* **WORK TO BE COMPLETED**: Print out the material that follows word for word.

* **SUPPLIED DATA**:
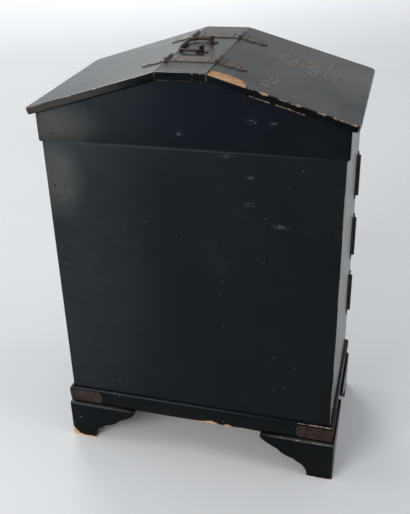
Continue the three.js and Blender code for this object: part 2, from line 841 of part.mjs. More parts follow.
function knob() {

	const ballMiddle = knobHeight - knobRadius * 0.8;
	const ball = arc( 0, 0, 1, - quarter * 0.7, quarter, 7 ).map( ( [ x, y ] ) =>
		[ x * knobRadius, ballMiddle + y * knobRadius * 0.8 ] );
	ball[ ball.length - 1 ][ 0 ] = 0;
	return turned( [
		[ 0, 0 ], [ knobRoseRadius, 0 ], [ knobRoseRadius, 0.7 ], [ knobRoseRadius * 0.75, 1.6 ],
		[ knobNeck * 1.2, 2 ], [ knobNeck, 4 ], ...ball,
	], 20 );

}

const doorGeometry = door();
const caseLeafGeometry = caseLeaf();
const doorLeafGeometry = doorLeaf();
const knobGeometry = knob();
const knobX = doorGap / 2 + doorBorder / 2;
const hingeHeights = Array.from( { length: hingesPerDoor }, ( _, i ) =>
	baseTop + openingHeight * ( i + 1 ) / ( hingesPerDoor + 1 ) );

for ( const { side, sign } of sides ) {

	const panel = sign > 0 ? doorGeometry : mirrored( doorGeometry );
	body.add( piece( `door_${ side }`, panel, lacquer,
		[ sign * halfWidth, doorBack, baseTop + doorGap ], facing.front ) );
	body.add( piece( `door_knob_${ side }`, knobGeometry, iron,
		[ sign * knobX, - halfDepth - fit, baseTop + openingHeight / 2 ], facing.front ) );

	// The barrels stand upright. On the left they are turned end for end, so the case leaf still points back.
	const upright = sign > 0 ? facing.right : [ quarter, - quarter, Math.PI ];
	hingeHeights.forEach( ( z, i ) => {

		const place = [ sign * ( halfWidth + hingeRise ), doorBack + fit / 2, z ];
		body.add( piece( `case_leaf_${ side }_${ i + 1 }`, caseLeafGeometry, iron, place, upright ) );
		body.add( piece( `door_leaf_${ side }_${ i + 1 }`, doorLeafGeometry, iron, place, upright ) );

	} );

}

export default cabinet;
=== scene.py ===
# %% [markdown]
# This notebook dresses a black lacquer cabinet that was built in CAD. The solids arrive finished in shape and
# size, so nothing here moves them. What is missing is the nail heads, the gilding, and what a hundred years
# leave: a film gone grey on its slopes, rubbed arrises, rust, and chips down to the wood.

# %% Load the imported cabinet
import json
import math

import bmesh
import bpy
from mathutils import Matrix, Vector, noise


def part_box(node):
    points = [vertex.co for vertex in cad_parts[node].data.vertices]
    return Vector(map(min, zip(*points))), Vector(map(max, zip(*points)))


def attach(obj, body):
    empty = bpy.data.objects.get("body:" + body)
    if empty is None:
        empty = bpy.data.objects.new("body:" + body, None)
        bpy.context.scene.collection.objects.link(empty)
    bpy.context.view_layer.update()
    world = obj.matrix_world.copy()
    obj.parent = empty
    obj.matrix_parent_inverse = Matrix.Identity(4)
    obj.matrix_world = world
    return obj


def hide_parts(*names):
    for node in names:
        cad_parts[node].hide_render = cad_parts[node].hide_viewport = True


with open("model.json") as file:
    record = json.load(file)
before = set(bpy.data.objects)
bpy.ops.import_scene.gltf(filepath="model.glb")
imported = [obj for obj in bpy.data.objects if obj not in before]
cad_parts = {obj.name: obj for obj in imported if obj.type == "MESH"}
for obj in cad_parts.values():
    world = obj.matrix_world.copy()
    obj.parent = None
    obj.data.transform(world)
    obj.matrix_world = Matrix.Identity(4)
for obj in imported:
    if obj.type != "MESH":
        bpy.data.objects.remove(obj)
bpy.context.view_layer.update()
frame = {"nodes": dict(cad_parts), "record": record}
nodes = frame["nodes"]
MM = 0.001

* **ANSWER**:
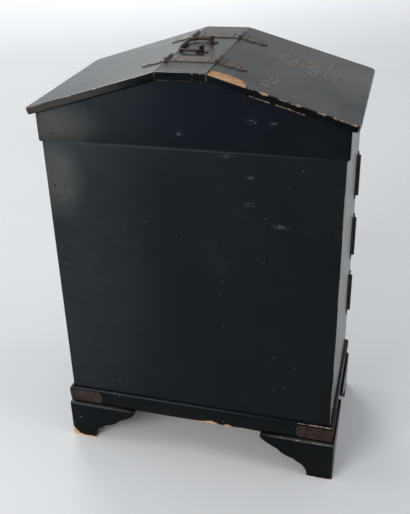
Continue the three.js and Blender code for this object: part 2, from line 841 of part.mjs. More parts follow.
function knob() {

	const ballMiddle = knobHeight - knobRadius * 0.8;
	const ball = arc( 0, 0, 1, - quarter * 0.7, quarter, 7 ).map( ( [ x, y ] ) =>
		[ x * knobRadius, ballMiddle + y * knobRadius * 0.8 ] );
	ball[ ball.length - 1 ][ 0 ] = 0;
	return turned( [
		[ 0, 0 ], [ knobRoseRadius, 0 ], [ knobRoseRadius, 0.7 ], [ knobRoseRadius * 0.75, 1.6 ],
		[ knobNeck * 1.2, 2 ], [ knobNeck, 4 ], ...ball,
	], 20 );

}

const doorGeometry = door();
const caseLeafGeometry = caseLeaf();
const doorLeafGeometry = doorLeaf();
const knobGeometry = knob();
const knobX = doorGap / 2 + doorBorder / 2;
const hingeHeights = Array.from( { length: hingesPerDoor }, ( _, i ) =>
	baseTop + openingHeight * ( i + 1 ) / ( hingesPerDoor + 1 ) );

for ( const { side, sign } of sides ) {

	const panel = sign > 0 ? doorGeometry : mirrored( doorGeometry );
	body.add( piece( `door_${ side }`, panel, lacquer,
		[ sign * halfWidth, doorBack, baseTop + doorGap ], facing.front ) );
	body.add( piece( `door_knob_${ side }`, knobGeometry, iron,
		[ sign * knobX, - halfDepth - fit, baseTop + openingHeight / 2 ], facing.front ) );

	// The barrels stand upright. On the left they are turned end for end, so the case leaf still points back.
	const upright = sign > 0 ? facing.right : [ quarter, - quarter, Math.PI ];
	hingeHeights.forEach( ( z, i ) => {

		const place = [ sign * ( halfWidth + hingeRise ), doorBack + fit / 2, z ];
		body.add( piece( `case_leaf_${ side }_${ i + 1 }`, caseLeafGeometry, iron, place, upright ) );
		body.add( piece( `door_leaf_${ side }_${ i + 1 }`, doorLeafGeometry, iron, place, upright ) );

	} );

}

export default cabinet;
=== scene.py ===
# %% [markdown]
# This notebook dresses a black lacquer cabinet that was built in CAD. The solids arrive finished in shape and
# size, so nothing here moves them. What is missing is the nail heads, the gilding, and what a hundred years
# leave: a film gone grey on its slopes, rubbed arrises, rust, and chips down to the wood.

# %% Load the imported cabinet
import json
import math

import bmesh
import bpy
from mathutils import Matrix, Vector, noise


def part_box(node):
    points = [vertex.co for vertex in cad_parts[node].data.vertices]
    return Vector(map(min, zip(*points))), Vector(map(max, zip(*points)))


def attach(obj, body):
    empty = bpy.data.objects.get("body:" + body)
    if empty is None:
        empty = bpy.data.objects.new("body:" + body, None)
        bpy.context.scene.collection.objects.link(empty)
    bpy.context.view_layer.update()
    world = obj.matrix_world.copy()
    obj.parent = empty
    obj.matrix_parent_inverse = Matrix.Identity(4)
    obj.matrix_world = world
    return obj


def hide_parts(*names):
    for node in names:
        cad_parts[node].hide_render = cad_parts[node].hide_viewport = True


with open("model.json") as file:
    record = json.load(file)
before = set(bpy.data.objects)
bpy.ops.import_scene.gltf(filepath="model.glb")
imported = [obj for obj in bpy.data.objects if obj not in before]
cad_parts = {obj.name: obj for obj in imported if obj.type == "MESH"}
for obj in cad_parts.values():
    world = obj.matrix_world.copy()
    obj.parent = None
    obj.data.transform(world)
    obj.matrix_world = Matrix.Identity(4)
for obj in imported:
    if obj.type != "MESH":
        bpy.data.objects.remove(obj)
bpy.context.view_layer.update()
frame = {"nodes": dict(cad_parts), "record": record}
nodes = frame["nodes"]
MM = 0.001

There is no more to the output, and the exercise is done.